* **Instructions for the task**
Return the whole listing exactly as it stands.

* **Data section**
================

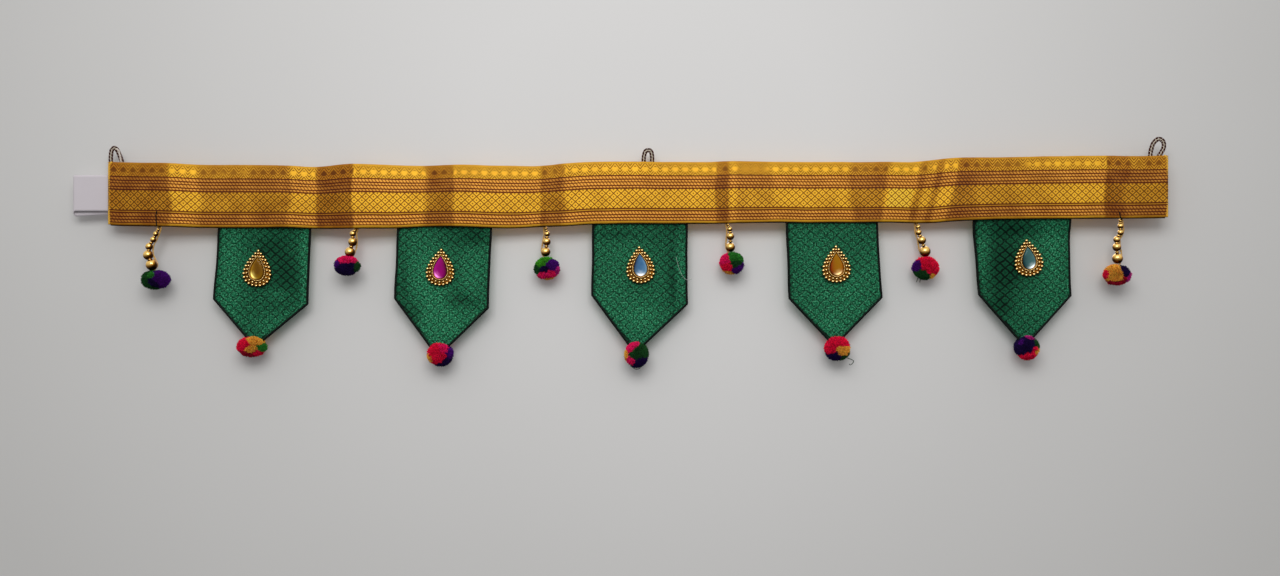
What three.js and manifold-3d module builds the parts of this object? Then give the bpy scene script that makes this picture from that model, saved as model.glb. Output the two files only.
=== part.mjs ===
// A toran: a gold brocade band for the top of a doorway, hung by three cord loops.
// Five pointed green flags with jewelled drops hang under it, and bead strings with pompoms between them.
// Millimetres. +X right, +Y to the wall behind, +Z up. The origin is inside the crown of the middle loop.
import * as THREE from 'three';
import { mergeVertices } from 'three/addons/utils/BufferGeometryUtils.js';
import Module from 'manifold-3d';

const wasm = await Module();
wasm.setup();

// Driving sizes
const GAP = 0.3;
const BAND = { left: -466.5, length: 914, thick: 2, bow: 0.7, step: 10 };
const FLAG = { thick: 1.6, tuck: 8, tipWidth: 2.4, columns: 8, clearStep: 11, settle: 17, creaseWidth: 7 };
const CORD = { radius: 1.3, groove: 0.24, lobes: 3, lay: 8, step: 0.9 };
const THREAD = { radius: 0.7, tuck: 6 };
const LABEL = { right: -459, left: -497.6, top: -20.3, bottom: -51.4, thick: 1, fold: 1.1, slip: 4.3 };
const BROOCH = { width: 25.6, height: 33, plate: 1.5, beads: 24, bead: 2.9 };
const COLLAR = { width: 18.4, height: 25.4, rise: 1.6, slope: 1 };
const GEM = { width: 11.4, height: 19, rise: 4.4, girdle: 1.3, sides: 16 };
const PILE = { coreShare: 0.93, lockEvery: 3, taper: 0.32, reach: 1.03, pressedFrom: 0.8, depth: 21.5 };

// The folds that packing left in the band, a row for each: distance from its left end,
// depth towards the wall, top edge and bottom edge.
const FOLDS = [
  { at: 0, deep: 1.6, top: -9.1, foot: -63.0 },
  { at: 6, deep: 2.1, top: -9.3, foot: -63.4 },
  { at: 54, deep: -2.5, top: -10.5, foot: -64.3 },
  { at: 80, deep: 0.4, top: -11.7, foot: -65.2 },
  { at: 124, deep: 0.8, top: -11.8, foot: -65.3 },
  { at: 156, deep: -1.0, top: -12.5, foot: -65.2 },
  { at: 179, deep: 2.1, top: -13.4, foot: -66.0 },
  { at: 212, deep: -2.4, top: -11.2, foot: -66.0 },
  { at: 250, deep: 0.3, top: -12.1, foot: -65.6 },
  { at: 275, deep: 2.4, top: -12.5, foot: -64.3 },
  { at: 301, deep: -0.9, top: -11.7, foot: -64.3 },
  { at: 345, deep: 1.0, top: -12.5, foot: -65.6 },
  { at: 375, deep: 2.6, top: -12.5, foot: -64.3 },
  { at: 393, deep: -0.7, top: -10.8, foot: -63.9 },
  { at: 425, deep: 0.0, top: -9.1, foot: -62.1 },
  { at: 522, deep: 2.3, top: -9.1, foot: -61.7 },
  { at: 539, deep: 0.4, top: -8.5, foot: -61.3 },
  { at: 572, deep: 0.2, top: -9.1, foot: -60.8 },
  { at: 642, deep: 2.9, top: -9.1, foot: -60.8 },
  { at: 671, deep: -1.2, top: -9.3, foot: -60.7 },
  { at: 697, deep: 2.0, top: -9.1, foot: -61.1 },
  { at: 714, deep: 2.1, top: -7.3, foot: -60.8 },
  { at: 729, deep: 0.8, top: -5.6, foot: -59.6 },
  { at: 765, deep: -2.6, top: -5.6, foot: -58.3 },
  { at: 858, deep: -1.3, top: -3.9, foot: -57.4 },
  { at: 880, deep: -3.3, top: -4.7, foot: -57.4 },
  { at: 914, deep: -3.0, top: -3.9, foot: -57.0 },
];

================

* **Correct output**
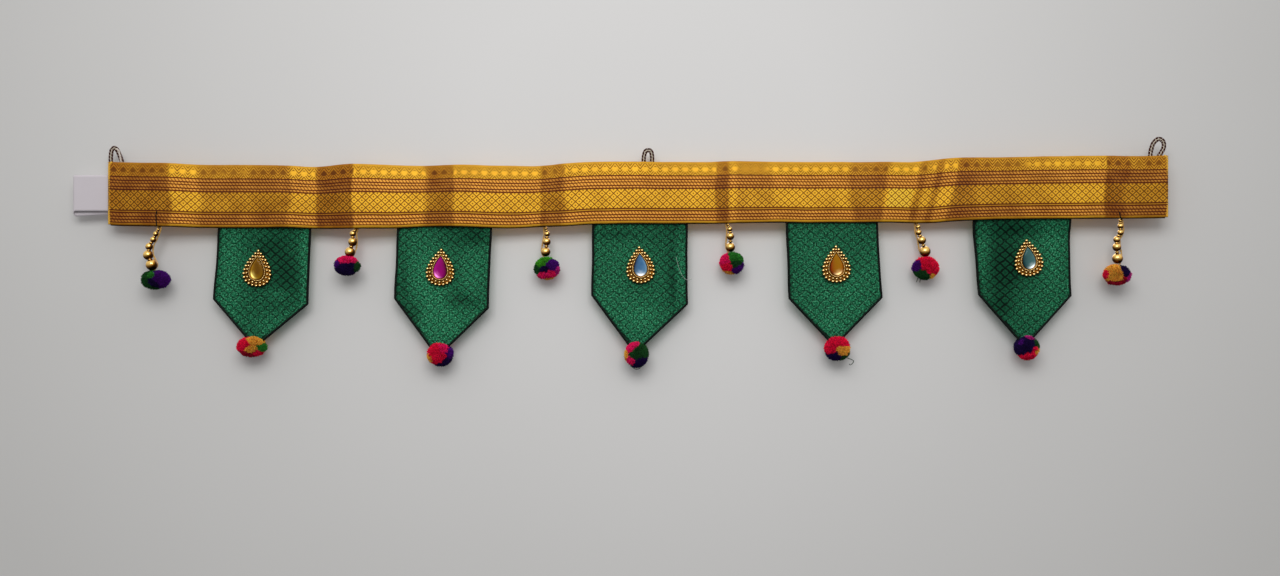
What three.js and manifold-3d module builds the parts of this object? Then give the bpy scene script that makes this picture from that model, saved as model.glb. Output the two files only.
=== part.mjs ===
// A toran: a gold brocade band for the top of a doorway, hung by three cord loops.
// Five pointed green flags with jewelled drops hang under it, and bead strings with pompoms between them.
// Millimetres. +X right, +Y to the wall behind, +Z up. The origin is inside the crown of the middle loop.
import * as THREE from 'three';
import { mergeVertices } from 'three/addons/utils/BufferGeometryUtils.js';
import Module from 'manifold-3d';

const wasm = await Module();
wasm.setup();

// Driving sizes
const GAP = 0.3;
const BAND = { left: -466.5, length: 914, thick: 2, bow: 0.7, step: 10 };
const FLAG = { thick: 1.6, tuck: 8, tipWidth: 2.4, columns: 8, clearStep: 11, settle: 17, creaseWidth: 7 };
const CORD = { radius: 1.3, groove: 0.24, lobes: 3, lay: 8, step: 0.9 };
const THREAD = { radius: 0.7, tuck: 6 };
const LABEL = { right: -459, left: -497.6, top: -20.3, bottom: -51.4, thick: 1, fold: 1.1, slip: 4.3 };
const BROOCH = { width: 25.6, height: 33, plate: 1.5, beads: 24, bead: 2.9 };
const COLLAR = { width: 18.4, height: 25.4, rise: 1.6, slope: 1 };
const GEM = { width: 11.4, height: 19, rise: 4.4, girdle: 1.3, sides: 16 };
const PILE = { coreShare: 0.93, lockEvery: 3, taper: 0.32, reach: 1.03, pressedFrom: 0.8, depth: 21.5 };

// The folds that packing left in the band, a row for each: distance from its left end,
// depth towards the wall, top edge and bottom edge.
const FOLDS = [
  { at: 0, deep: 1.6, top: -9.1, foot: -63.0 },
  { at: 6, deep: 2.1, top: -9.3, foot: -63.4 },
  { at: 54, deep: -2.5, top: -10.5, foot: -64.3 },
  { at: 80, deep: 0.4, top: -11.7, foot: -65.2 },
  { at: 124, deep: 0.8, top: -11.8, foot: -65.3 },
  { at: 156, deep: -1.0, top: -12.5, foot: -65.2 },
  { at: 179, deep: 2.1, top: -13.4, foot: -66.0 },
  { at: 212, deep: -2.4, top: -11.2, foot: -66.0 },
  { at: 250, deep: 0.3, top: -12.1, foot: -65.6 },
  { at: 275, deep: 2.4, top: -12.5, foot: -64.3 },
  { at: 301, deep: -0.9, top: -11.7, foot: -64.3 },
  { at: 345, deep: 1.0, top: -12.5, foot: -65.6 },
  { at: 375, deep: 2.6, top: -12.5, foot: -64.3 },
  { at: 393, deep: -0.7, top: -10.8, foot: -63.9 },
  { at: 425, deep: 0.0, top: -9.1, foot: -62.1 },
  { at: 522, deep: 2.3, top: -9.1, foot: -61.7 },
  { at: 539, deep: 0.4, top: -8.5, foot: -61.3 },
  { at: 572, deep: 0.2, top: -9.1, foot: -60.8 },
  { at: 642, deep: 2.9, top: -9.1, foot: -60.8 },
  { at: 671, deep: -1.2, top: -9.3, foot: -60.7 },
  { at: 697, deep: 2.0, top: -9.1, foot: -61.1 },
  { at: 714, deep: 2.1, top: -7.3, foot: -60.8 },
  { at: 729, deep: 0.8, top: -5.6, foot: -59.6 },
  { at: 765, deep: -2.6, top: -5.6, foot: -58.3 },
  { at: 858, deep: -1.3, top: -3.9, foot: -57.4 },
  { at: 880, deep: -3.3, top: -4.7, foot: -57.4 },
  { at: 914, deep: -3.0, top: -3.9, foot: -57.0 },
];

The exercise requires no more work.